Weyco also is taking its Nunn Bush brand in a more casual direction. Following last year’s launch of its All-Terrain Comfort line of moderately priced rugged casuals, the brand introduced another extension for fall ’11: Nunn Bush Kore, targeted to department stores, specialty comfort retailers and footwear chains. According to Florsheim, Kore builds on the brand’s heritage in the walking shoe category with a series of biomechanically designed styles, priced at $85, that feature lightweight, dual-density contoured soles.

Weyco’s flagship Florsheim brand, meanwhile, continues to get a big boost from its collaboration with menswear label Duckie Brown. Now in its fourth season at retail, the partnership has brought “new energy and freshness” to the brand, Florsheim said. “It’s allowed us to get into a level of distribution we wouldn’t normally be in, as well as attract a much bigger customer following.”

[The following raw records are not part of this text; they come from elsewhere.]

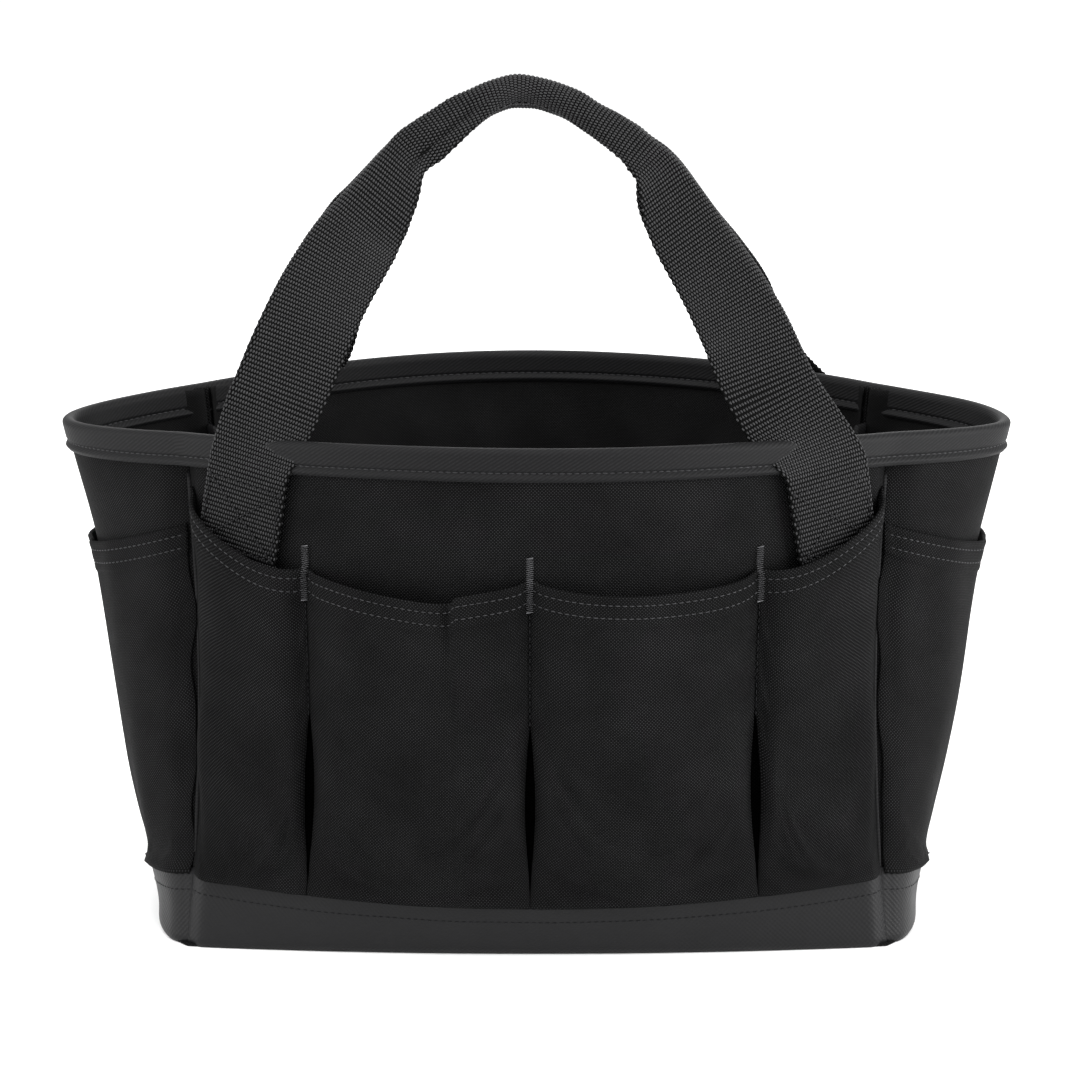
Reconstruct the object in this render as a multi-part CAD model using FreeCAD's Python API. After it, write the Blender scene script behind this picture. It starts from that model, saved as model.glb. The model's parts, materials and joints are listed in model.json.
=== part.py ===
import FreeCAD, Part
import math
import os

# An open-top fabric tool caddy: a lens-shaped mouth over a nearly rectangular base, pockets all round the
# outside, and two webbing handles that stand up over the middle and fold down outwards.
# Millimetres. +X is the object's right, +Y its back, +Z up. The origin is on the floor under its middle.

V = FreeCAD.Vector

# ---- Body -------------------------------------------------------------------------------------------
BODY_HEIGHT = 220.0        # floor to the rim at the middle of the front
RIM_DIP = 8.0              # the rim is this much lower at its two pointed ends
SEAM_X = 148.0             # corner seams, from the middle plane, at the rim and at the base
SEAM_PINCH = 5.0           # the seams pull in by this much half-way up
RIM_SEAM_Y = 56.0          # corner seams, from the middle plane, at the rim
BASE_SEAM_Y = 74.0         # and at the base
RIM_FRONT_BULGE = 56.0     # the front stands this far in front of the corner seams at the rim
BASE_FRONT_BULGE = 10.0    # and at the base
RIM_SIDE_BULGE = 53.0      # the ends stand this far outside the corner seams at the rim
BASE_SIDE_BULGE = 15.0     # and at the base
FRONT_ROUNDING = 1.6       # how early the front swells above the base: 1 is a straight wall
SIDE_ROUNDING = 1.0
BASE_END_SQUARENESS = 4.5  # 2 is a round end, more is squarer
RIM_END_SQUARENESS = 2.0

# ---- Cloth, tape and board thicknesses -----------------------------------------------------------------
PANEL_THICKNESS = 1.8
LINING_THICKNESS = 1.2
POCKET_THICKNESS = 1.4
BAND_THICKNESS = 1.2
BOTTOM_THICKNESS = 1.2
BOARD_THICKNESS = 3.0
TAPE_THICKNESS = 1.3
WEBBING_THICKNESS = 2.0
THREAD_THICKNESS = 0.6
PLY_GAP = 0.2              # between plies that lie on each other
SEAM_GAP = 0.8             # from a panel's edge to the corner seam's line
ALLOWANCE_GAP = 0.8        # from the linings to the bound seam allowances
TAPE_END_GAP = 1.0         # between the end of one tape and the next

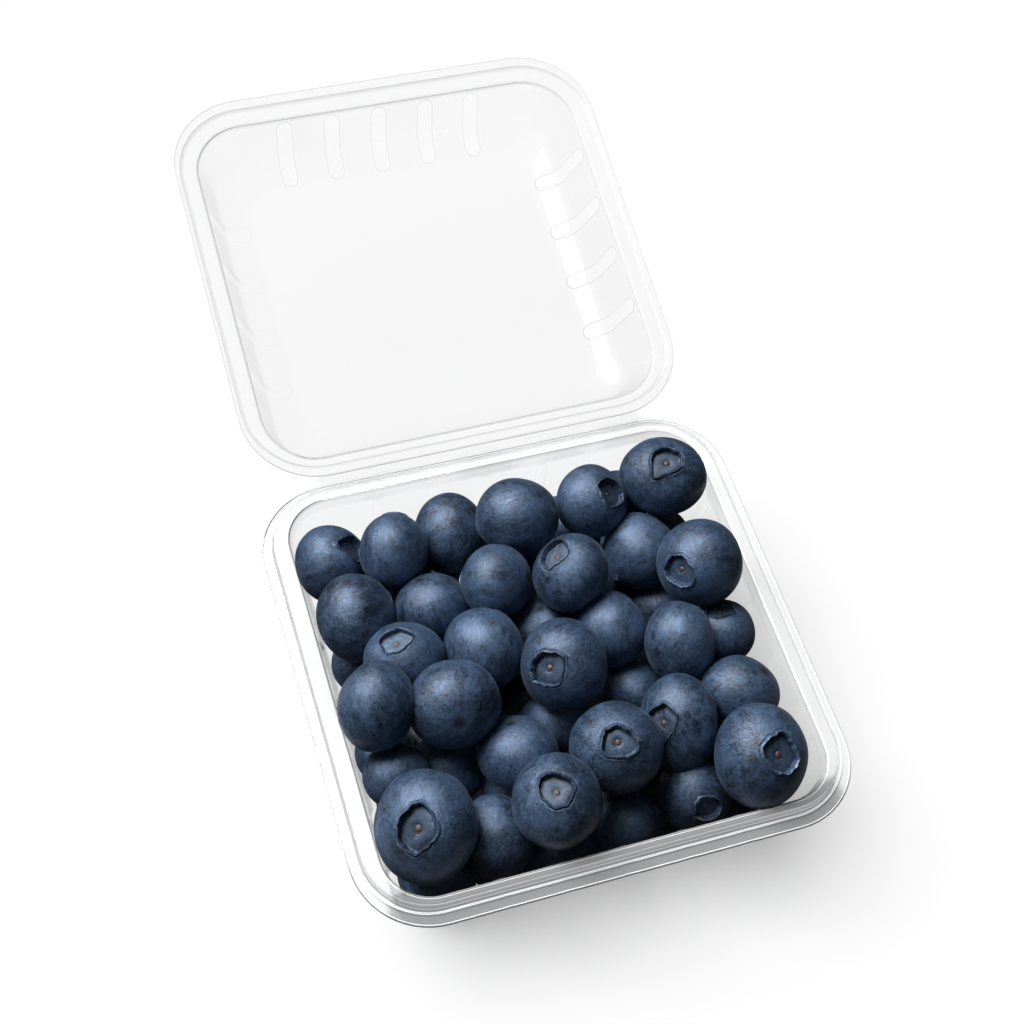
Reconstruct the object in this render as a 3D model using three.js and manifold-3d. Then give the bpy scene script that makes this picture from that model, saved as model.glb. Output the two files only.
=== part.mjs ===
// A punnet of blueberries: a clear tray heaped with berries, and the clear lid that is
// moulded in one sheet with it and stands open behind it on a living hinge.
//
// Millimetres, +Z up, +X along the hinge to the right, +Y back towards the hinge.
// The origin is the centre of the tray's flat floor, on the surface that it stands on.
import * as THREE from 'three';
import { mergeVertices } from 'three/addons/utils/BufferGeometryUtils.js';
import Module from 'manifold-3d';

const wasm = await Module();
wasm.setup();

// ---- driving dimensions ------------------------------------------------------------
const SHEET = 0.6;                 // thickness of the moulded sheet
const TRAY_WIDTH = 106;
const TRAY_DEPTH = 101.5;
const TRAY_CORNER = 16;            // corner radius of the tray's outer lip
const LIP_Z = 36;                  // the tray's flat outer lip, above the floor
const BEAD = 2.3;                  // the raised bead inside the lip stands this much higher
const BEAD_OUTER = { side: 2.3, front: 3.1, back: 1.5 };   // inset of the bead's outer edge
const BEAD_INNER = { side: 5.8, front: 4.9, back: 4.3 };   // inset of the mouth's edge
const TRAY_WALL_SLOPE = 4.6;       // how far the wall leans in between mouth and floor curve
const TRAY_FLOOR_CURVE = 5;        // radius where the wall turns into the floor

const LID_WIDTH = 101.5;
const LID_REACH = 97.3;            // from the hinge to the lid's far edge
const LID_NEAR = 0.6;              // from the hinge to the lid's near edge
const LID_CORNER = 17;
const LID_DEPTH = 14.5;            // from the lip down to the panel
const LID_TILT = 11;               // degrees above the horizontal at rest
const LID_STEP = { side: 1.1, front: 2.4, back: 2.2 };     // inset of the step in the flange
const LID_INNER = { side: 4.8, front: 6.3, back: 4.5 };    // inset of the dome's edge
const LID_WALL_SLOPE = 3.3;        // how far the dome's wall leans in
const LID_PANEL_CURVE = 4.8;       // how far it then curves in to the panel

const HINGE_Y = TRAY_DEPTH / 2 + 0.3;
const HINGE_WIDTH = 74;            // the strip that joins tray and lid
const REST_GAP = 0.3;              // air between pieces that touch
const CORNER_STEPS = 5;            // straight stretches in a quarter turn

const TRAY_RIBS = { width: 3, depth: 1, sidePitch: 13.7, endPitch: 12.6, sideCount: 5, endCount: 5 };
const LID_RIBS = { width: 3.6, depth: 0.9, sidePitch: 13.8, endPitch: 11.5, sideCount: 4, endCount: 5 };

const clear = { color: 0xf4f6f7, roughness: 0.08, metalness: 0, transparent: true, opacity: 0.3 };
const TRAY_PLASTIC = new THREE.MeshStandardMaterial(clear);
const LID_PLASTIC = new THREE.MeshStandardMaterial(clear);
const BERRY_SKIN = new THREE.MeshStandardMaterial({ color: 0x33425f, roughness: 0.55, metalness: 0 });

// ---- solids ------------------------------------------------------------------------
// A three.js geometry as a closed solid, and back again.
function solid(geometry) {
  const bare = geometry.clone();
  bare.deleteAttribute('normal');
  bare.deleteAttribute('uv');
  const merged = mergeVertices(bare, 1e-4);
  const triangles = [];
  for (let i = 0; i < merged.index.count; i += 3) {
    const [a, b, c] = merged.index.array.slice(i, i + 3);
    if (a !== b && b !== c && c !== a) {
      triangles.push(a, b, c);
    }
  }
  return new wasm.Manifold(new wasm.Mesh({
    numProp: 3,
    vertProperties: Float32Array.from(merged.attributes.position.array),
    triVerts: Uint32Array.from(triangles),
  }));
}

function geometryOf(manifold) {
  const mesh = manifold.getMesh();
  const geometry = new THREE.BufferGeometry();
  geometry.setAttribute('position', new THREE.BufferAttribute(Float32Array.from(mesh.vertProperties), 3));
  geometry.setIndex(new THREE.BufferAttribute(Uint32Array.from(mesh.triVerts), 1));
  geometry.computeVertexNormals();
  return geometry;
}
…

For fall, Duckie Brown designers Steven Cox and Daniel Silver have added socks to the offering, and the pair is testing the waters in the women’s market with two new styles — a brogue and saddle shoe — both available in an array of colors. “We’re really just experimenting with the idea right now,” Florsheim said of the move. “We’re trying to figure out how to do it and whether we can add value in that market.”

Poser said Weyco’s recent efforts to branch out beyond its core business make a lot of sense. “They’ve always been a very methodical company, and the success of the Duckie Brown [collab] has given them more confidence that they can step out of what was once their comfort zone and be slightly more aggressive.”

On the retail side, Florsheim continues to expand its footprint internationally. The brand last year opened shop-in-shops in two Sogo department store locations in Shanghai, as well as a standalone store in Johannesburg. Next month, it will debut a flagship in Sydney’s Westfield shopping center. In addition, Florsheim just extended the lease on its New York pop-up shop, which launched last September. “We see a lot of growth potential in the retail side of the business,” said Florsheim.